DATASET CONTENT:
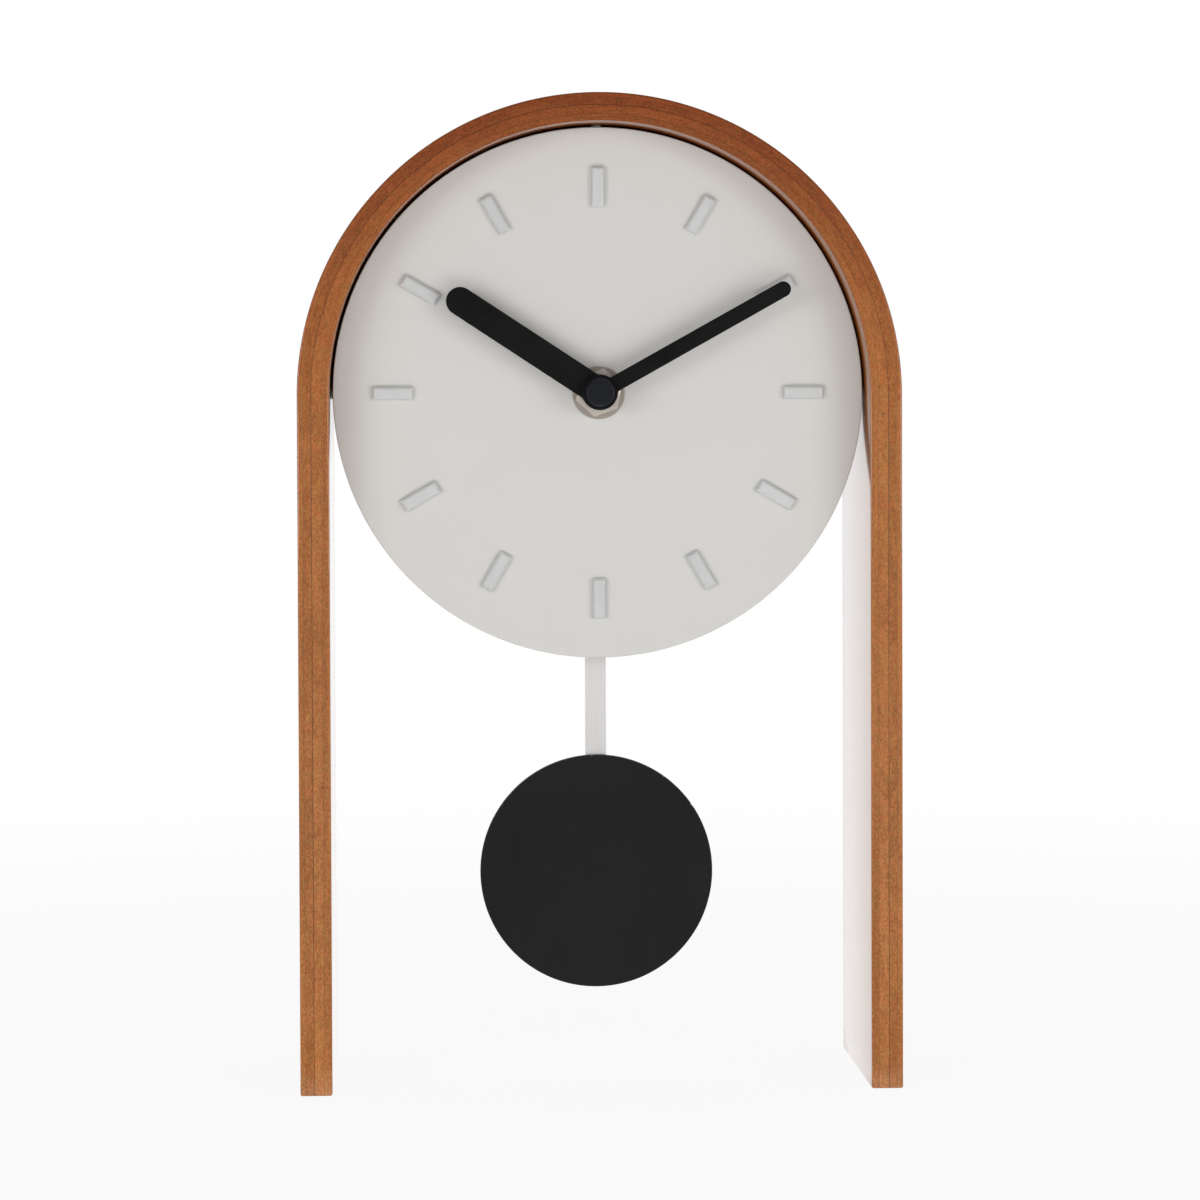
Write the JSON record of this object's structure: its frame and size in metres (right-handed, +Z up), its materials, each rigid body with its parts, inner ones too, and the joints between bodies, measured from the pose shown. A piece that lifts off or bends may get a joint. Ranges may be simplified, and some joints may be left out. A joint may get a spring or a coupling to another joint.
{
  "type": "desk pendulum clock",
  "caption": "Bent plywood arch that holds a round white dial with two black hands above an open gap, where a black disc pendulum swings.",
  "frame": {"origin": "on the table, under the middle of the arch, halfway between the two legs and halfway through its depth", "axes": "+Z up, -Y out of the dial towards the viewer, +X to the viewer's right"},
  "size_m": [0.17, 0.065, 0.281],
  "materials": {
    "ply_face": "lighter plies of bent plywood, warm brown stain under satin lacquer",
    "ply_core": "darker plies of bent plywood, warm brown stain under satin lacquer",
    "dial_lacquer": "warm white satin lacquer on fibreboard",
    "felt_black": "thin black felt strip",
    "marker_white": "semi-gloss white plastic",
    "hand_black": "matte black paint on thin sheet metal",
    "nickel": "bright nickel plate",
    "brass": "turned brass",
    "steel": "zinc-plated steel",
    "case_plastic": "black textured plastic",
    "gear_plastic": "natural white plastic",
    "magnet": "dark plated magnet",
    "motor_iron": "annealed soft iron sheet",
    "copper_wire": "varnished copper wire",
    "board": "green circuit board",
    "chip": "black moulded chip",
    "rod_aluminium": "fine satin aluminium",
    "bob_black": "matte black paint on a flat aluminium disc",
    "battery_can": "plain grey battery sleeve with bare metal ends"
  },
  "bodies": {
    "clock_frame": {"arch_outer_face_ply": "ply_face", "arch_outer_core_ply": "ply_core", "arch_inner_core_ply": "ply_face", "arch_inner_face_ply": "ply_core", "dial_disc": "dial_lacquer", "dial_pins": "steel", "dial_gap_felt": "felt_black", "hour_marker_01": "marker_white", "hour_marker_02": "marker_white", "hour_marker_03": "marker_white", "hour_marker_04": "marker_white", "hour_marker_05": "marker_white", "hour_marker_06": "marker_white", "hour_marker_07": "marker_white", "hour_marker_08": "marker_white", "hour_marker_09": "marker_white", "hour_marker_10": "marker_white", "hour_marker_11": "marker_white", "hour_marker_12": "marker_white", "centre_bushing": "brass", "fixing_washer": "nickel", "fixing_nut": "nickel", "movement_case_front": "case_plastic", "movement_case_back": "case_plastic", "case_screws": "steel", "train_plate": "case_plastic", "plate_screws": "steel", "stator": "motor_iron", "step_coil_core": "motor_iron", "step_coil_bobbin": "gear_plastic", "step_coil_winding": "copper_wire", "circuit_board": "board", "control_chip": "chip", "quartz_crystal": "steel", "drive_coil_bobbin": "gear_plastic", "drive_coil_winding": "copper_wire", "battery_contact_negative": "nickel", "battery_contact_positive": "nickel", "hanger_pivot_pin": "steel", "hanger_retainer": "steel"},
    "minute_hand_assembly": {"minute_hand": "hand_black", "minute_arbor": "steel", "hand_nut": "hand_black"},
    "hour_hand_assembly": {"hour_hand": "hand_black", "hour_wheel": "brass"},
    "setting_assembly": {"minute_wheel": "gear_plastic", "setting_knob": "gear_plastic"},
    "rotor_assembly": {"rotor": "gear_plastic", "rotor_magnet": "magnet"},
    "fifth_wheel_assembly": {"fifth_wheel": "gear_plastic"},
    "seconds_wheel_assembly": {"seconds_wheel": "gear_plastic"},
    "third_wheel_assembly": {"third_wheel": "gear_plastic"},
    "centre_wheel_assembly": {"centre_wheel": "gear_plastic"},
    "pendulum": {"pendulum_hanger": "gear_plastic", "hanger_magnet": "magnet", "pendulum_rod": "rod_aluminium", "pendulum_bob": "bob_black", "bob_clip": "steel", "bob_clip_screws": "steel"},
    "battery_cell": {"battery": "battery_can"}
  },
  "joints": [
    {"name": "minute_hand_turn", "type": "hinge", "parent": "clock_frame", "child": "minute_hand_assembly", "pos_m": [0, 0, 0.197], "axis": [0, 1, 0], "continuous": true},
    {"name": "hour_hand_turn", "type": "hinge", "parent": "clock_frame", "child": "hour_hand_assembly", "pos_m": [0, 0, 0.197], "axis": [0, 1, 0], "continuous": true},
    {"name": "setting_knob_turn", "type": "hinge", "parent": "clock_frame", "child": "setting_assembly", "pos_m": [0.012, 0, 0.197], "axis": [0, 1, 0], "continuous": true},
    {"name": "rotor_turn", "type": "hinge", "parent": "clock_frame", "child": "rotor_assembly", "pos_m": [0.00318, 0, 0.2123], "axis": [0, 1, 0], "continuous": true},
    {"name": "fifth_wheel_turn", "type": "hinge", "parent": "clock_frame", "child": "fifth_wheel_assembly", "pos_m": [-0.00084, 0, 0.20656], "axis": [0, 1, 0], "continuous": true},
    {"name": "seconds_wheel_turn", "type": "hinge", "parent": "clock_frame", "child": "seconds_wheel_assembly", "pos_m": [0, 0, 0.197], "axis": [0, 1, 0], "continuous": true},
    {"name": "third_wheel_turn", "type": "hinge", "parent": "clock_frame", "child": "third_wheel_assembly", "pos_m": [0, 0, 0.18764], "axis": [0, 1, 0], "continuous": true},
    {"name": "centre_wheel_turn", "type": "hinge", "parent": "clock_frame", "child": "centre_wheel_assembly", "pos_m": [0, 0, 0.197], "axis": [0, 1, 0], "continuous": true},
    {"name": "pendulum_swing", "type": "hinge", "parent": "clock_frame", "child": "pendulum", "pos_m": [0, 0, 0.23], "axis": [0, 1, 0], "range_deg": [-7, 7]},
    {"name": "battery_slide", "type": "slide", "parent": "clock_frame", "child": "battery_cell", "axis": [0, 1, 0], "range_m": [0, 0.018]}
  ],
  "couplings": [
    {"joint": "hour_hand_turn", "follows": "minute_hand_turn", "ratio": 0.083333},
    {"joint": "setting_knob_turn", "follows": "minute_hand_turn", "ratio": -0.33333},
    {"joint": "fifth_wheel_turn", "follows": "rotor_turn", "ratio": -0.16667},
    {"joint": "seconds_wheel_turn", "follows": "rotor_turn", "ratio": 0.033333},
    {"joint": "third_wheel_turn", "follows": "rotor_turn", "ratio": -0.0044444},
    {"joint": "centre_wheel_turn", "follows": "rotor_turn", "ratio": 0.00055556}
  ]
}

WORK TO COMPLETE:
Return the whole listing exactly.

EXPECTED ANSWER:
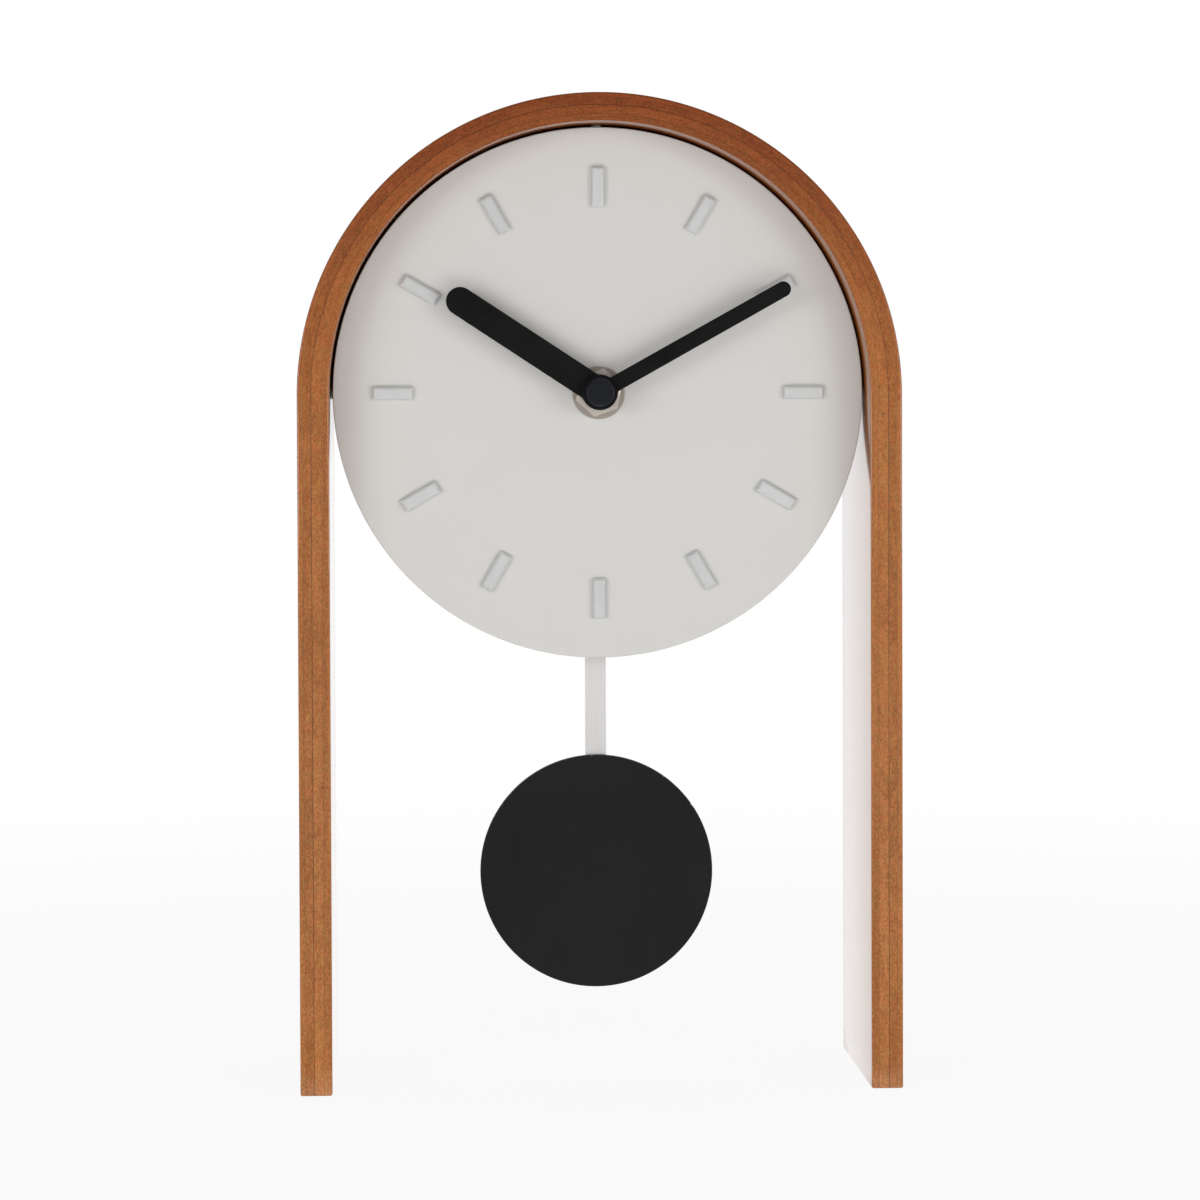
Write the JSON record of this object's structure: its frame and size in metres (right-handed, +Z up), its materials, each rigid body with its parts, inner ones too, and the joints between bodies, measured from the pose shown. A piece that lifts off or bends may get a joint. Ranges may be simplified, and some joints may be left out. A joint may get a spring or a coupling to another joint.
{
  "type": "desk pendulum clock",
  "caption": "Bent plywood arch that holds a round white dial with two black hands above an open gap, where a black disc pendulum swings.",
  "frame": {"origin": "on the table, under the middle of the arch, halfway between the two legs and halfway through its depth", "axes": "+Z up, -Y out of the dial towards the viewer, +X to the viewer's right"},
  "size_m": [0.17, 0.065, 0.281],
  "materials": {
    "ply_face": "lighter plies of bent plywood, warm brown stain under satin lacquer",
    "ply_core": "darker plies of bent plywood, warm brown stain under satin lacquer",
    "dial_lacquer": "warm white satin lacquer on fibreboard",
    "felt_black": "thin black felt strip",
    "marker_white": "semi-gloss white plastic",
    "hand_black": "matte black paint on thin sheet metal",
    "nickel": "bright nickel plate",
    "brass": "turned brass",
    "steel": "zinc-plated steel",
    "case_plastic": "black textured plastic",
    "gear_plastic": "natural white plastic",
    "magnet": "dark plated magnet",
    "motor_iron": "annealed soft iron sheet",
    "copper_wire": "varnished copper wire",
    "board": "green circuit board",
    "chip": "black moulded chip",
    "rod_aluminium": "fine satin aluminium",
    "bob_black": "matte black paint on a flat aluminium disc",
    "battery_can": "plain grey battery sleeve with bare metal ends"
  },
  "bodies": {
    "clock_frame": {"arch_outer_face_ply": "ply_face", "arch_outer_core_ply": "ply_core", "arch_inner_core_ply": "ply_face", "arch_inner_face_ply": "ply_core", "dial_disc": "dial_lacquer", "dial_pins": "steel", "dial_gap_felt": "felt_black", "hour_marker_01": "marker_white", "hour_marker_02": "marker_white", "hour_marker_03": "marker_white", "hour_marker_04": "marker_white", "hour_marker_05": "marker_white", "hour_marker_06": "marker_white", "hour_marker_07": "marker_white", "hour_marker_08": "marker_white", "hour_marker_09": "marker_white", "hour_marker_10": "marker_white", "hour_marker_11": "marker_white", "hour_marker_12": "marker_white", "centre_bushing": "brass", "fixing_washer": "nickel", "fixing_nut": "nickel", "movement_case_front": "case_plastic", "movement_case_back": "case_plastic", "case_screws": "steel", "train_plate": "case_plastic", "plate_screws": "steel", "stator": "motor_iron", "step_coil_core": "motor_iron", "step_coil_bobbin": "gear_plastic", "step_coil_winding": "copper_wire", "circuit_board": "board", "control_chip": "chip", "quartz_crystal": "steel", "drive_coil_bobbin": "gear_plastic", "drive_coil_winding": "copper_wire", "battery_contact_negative": "nickel", "battery_contact_positive": "nickel", "hanger_pivot_pin": "steel", "hanger_retainer": "steel"},
    "minute_hand_assembly": {"minute_hand": "hand_black", "minute_arbor": "steel", "hand_nut": "hand_black"},
    "hour_hand_assembly": {"hour_hand": "hand_black", "hour_wheel": "brass"},
    "setting_assembly": {"minute_wheel": "gear_plastic", "setting_knob": "gear_plastic"},
    "rotor_assembly": {"rotor": "gear_plastic", "rotor_magnet": "magnet"},
    "fifth_wheel_assembly": {"fifth_wheel": "gear_plastic"},
    "seconds_wheel_assembly": {"seconds_wheel": "gear_plastic"},
    "third_wheel_assembly": {"third_wheel": "gear_plastic"},
    "centre_wheel_assembly": {"centre_wheel": "gear_plastic"},
    "pendulum": {"pendulum_hanger": "gear_plastic", "hanger_magnet": "magnet", "pendulum_rod": "rod_aluminium", "pendulum_bob": "bob_black", "bob_clip": "steel", "bob_clip_screws": "steel"},
    "battery_cell": {"battery": "battery_can"}
  },
  "joints": [
    {"name": "minute_hand_turn", "type": "hinge", "parent": "clock_frame", "child": "minute_hand_assembly", "pos_m": [0, 0, 0.197], "axis": [0, 1, 0], "continuous": true},
    {"name": "hour_hand_turn", "type": "hinge", "parent": "clock_frame", "child": "hour_hand_assembly", "pos_m": [0, 0, 0.197], "axis": [0, 1, 0], "continuous": true},
    {"name": "setting_knob_turn", "type": "hinge", "parent": "clock_frame", "child": "setting_assembly", "pos_m": [0.012, 0, 0.197], "axis": [0, 1, 0], "continuous": true},
    {"name": "rotor_turn", "type": "hinge", "parent": "clock_frame", "child": "rotor_assembly", "pos_m": [0.00318, 0, 0.2123], "axis": [0, 1, 0], "continuous": true},
    {"name": "fifth_wheel_turn", "type": "hinge", "parent": "clock_frame", "child": "fifth_wheel_assembly", "pos_m": [-0.00084, 0, 0.20656], "axis": [0, 1, 0], "continuous": true},
    {"name": "seconds_wheel_turn", "type": "hinge", "parent": "clock_frame", "child": "seconds_wheel_assembly", "pos_m": [0, 0, 0.197], "axis": [0, 1, 0], "continuous": true},
    {"name": "third_wheel_turn", "type": "hinge", "parent": "clock_frame", "child": "third_wheel_assembly", "pos_m": [0, 0, 0.18764], "axis": [0, 1, 0], "continuous": true},
    {"name": "centre_wheel_turn", "type": "hinge", "parent": "clock_frame", "child": "centre_wheel_assembly", "pos_m": [0, 0, 0.197], "axis": [0, 1, 0], "continuous": true},
    {"name": "pendulum_swing", "type": "hinge", "parent": "clock_frame", "child": "pendulum", "pos_m": [0, 0, 0.23], "axis": [0, 1, 0], "range_deg": [-7, 7]},
    {"name": "battery_slide", "type": "slide", "parent": "clock_frame", "child": "battery_cell", "axis": [0, 1, 0], "range_m": [0, 0.018]}
  ],
  "couplings": [
    {"joint": "hour_hand_turn", "follows": "minute_hand_turn", "ratio": 0.083333},
    {"joint": "setting_knob_turn", "follows": "minute_hand_turn", "ratio": -0.33333},
    {"joint": "fifth_wheel_turn", "follows": "rotor_turn", "ratio": -0.16667},
    {"joint": "seconds_wheel_turn", "follows": "rotor_turn", "ratio": 0.033333},
    {"joint": "third_wheel_turn", "follows": "rotor_turn", "ratio": -0.0044444},
    {"joint": "centre_wheel_turn", "follows": "rotor_turn", "ratio": 0.00055556}
  ]
}